O presidente da Assembleia Nacional, Diosdado Cabello, é quiçá a maior ameaça para Nicolás Maduro. Foi golpista em 1992 com Chávez, representa a ala militar do chavismo e muitas pessoas dentro do movimento identificam-se com ele. E Nicolás Maduro – que não desperta a mesma lealdade e adoração que despertava Chávez – representa a ala civil, muito ligada a Cuba. Muita gente especula que foram os irmãos Castro que escolheram Maduro como sucessor. Aqui o factor Cuba não é despiciendo: os serviços secretos cubanos têm uma presença muito forte na Venezuela e estão a controlar muito de perto qualquer tipo de dissidência dentro do chavismo. Os cubanos espiam abertamente o espectro chavista, e denunciam qualquer dissidência ou movimento em falso dentro do chavismo, o que torna difícil qualquer tipo de rebelião contra Maduro.

Mas se os protestos de rua se prolongarem, criando uma situação de total paralisia no país, e captando a atenção dos media internacionais, o Governo será obrigado a reagir para recuperar o controlo da situação, ou não?

O Governo fará tudo o que for possível fazer para se manter no poder. Depois, novamente, temos o factor Cuba: a economia cubana depende do subsídio [petrolífero] venezuelano, que representa cerca de 6% do PIB da ilha. Sem esse apoio, a economia cubana poderia implodir e pôr em perigo o regime dos irmãos Castro. Daí que nem os venezuelanos no Governo em Caracas nem os irmãos Castro vão permitir em nenhuma circunstância que o poder lhes escape das mãos, e para isso recorrerão a qualquer tipo de repressão a que tenham de recorrer.

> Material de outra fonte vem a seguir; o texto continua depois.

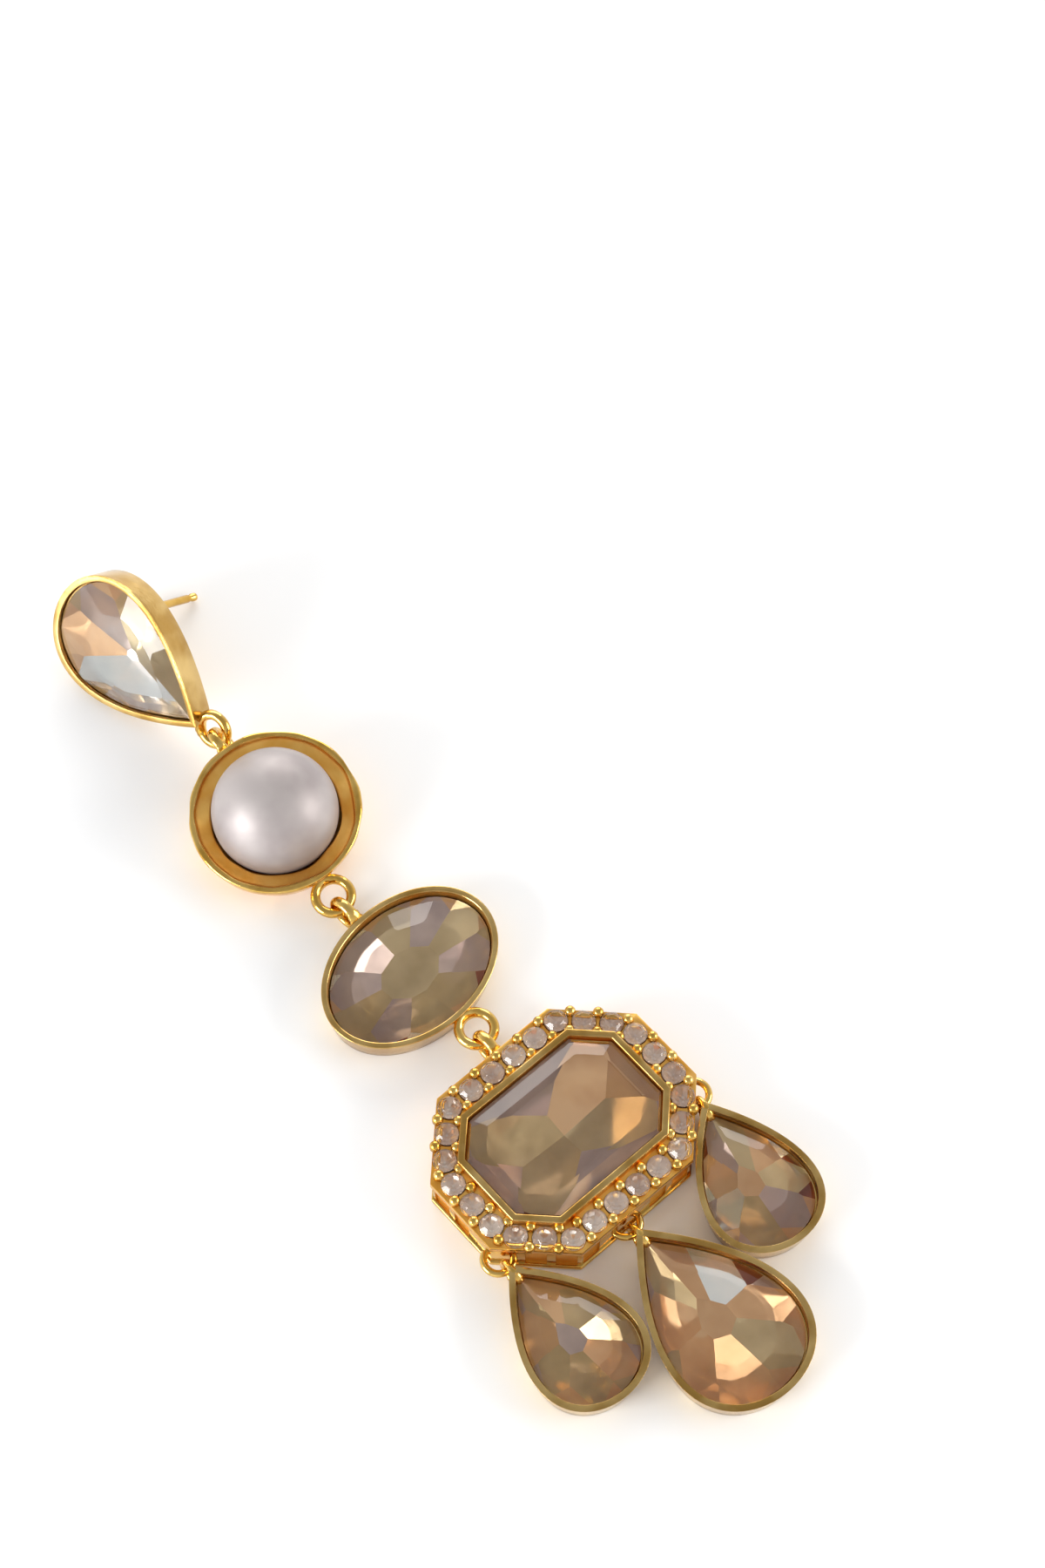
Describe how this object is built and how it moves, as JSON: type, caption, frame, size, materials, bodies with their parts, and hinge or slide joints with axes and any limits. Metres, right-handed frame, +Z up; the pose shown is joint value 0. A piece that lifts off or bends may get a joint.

Por isso é que eu digo que o pior ainda está para vir na Venezuela. Por um lado, as pessoas pensam que estão numa situação que não tem saída. Ou então pensam que a única saída é continuar na rua, porque a via democrática está fechada, já que o regime recorre abertamente à fraude, e a via institucional não é possível porque todos os poderes são controlados absolutamente pelo chavismo. Mas por outro lado, o Governo controla o poder de fogo, e não vai temer utilizar esse poder. O que pode acontecer é o agravamento da situação e um incremento da quantidade de vítimas mortais destes confrontos.

Nesse cenário, que papel pode ter a oposição?

A oposição está dividida, entre os que crêem que se deve sair à rua, e os que consideram que os protestos devem ser canalizados por vias institucionais. A primeira facção é representada por Leopoldo López e Maria Corina Machado, e a segunda por Henrique Capriles. Os acontecimentos destas duas semanas dão a entender que a ala da rua é a que está a dominar. Henrique Capriles passou a segundo plano e a figura de Leopoldo López fortaleceu-se muitíssimo, principalmente depois da sua detenção. Portanto a oposição endureceu, chegou à conclusão que o único caminho que resta é a desobediência civil.

 E na sua opinião, o conflito vai durar?

Vai durar mais, porque o Governo está firmemente no poder com o apoio incondicional do Exército e a cumplicidade da região. A situação económica continuará a deteriorar-se, mas não vejo que haja condições para a queda do Governo ou a mudança de regime. Essa será uma questão de médio prazo; não vejo que tenha uma resolução rápida, como aconteceu por exemplo na Ucrânia.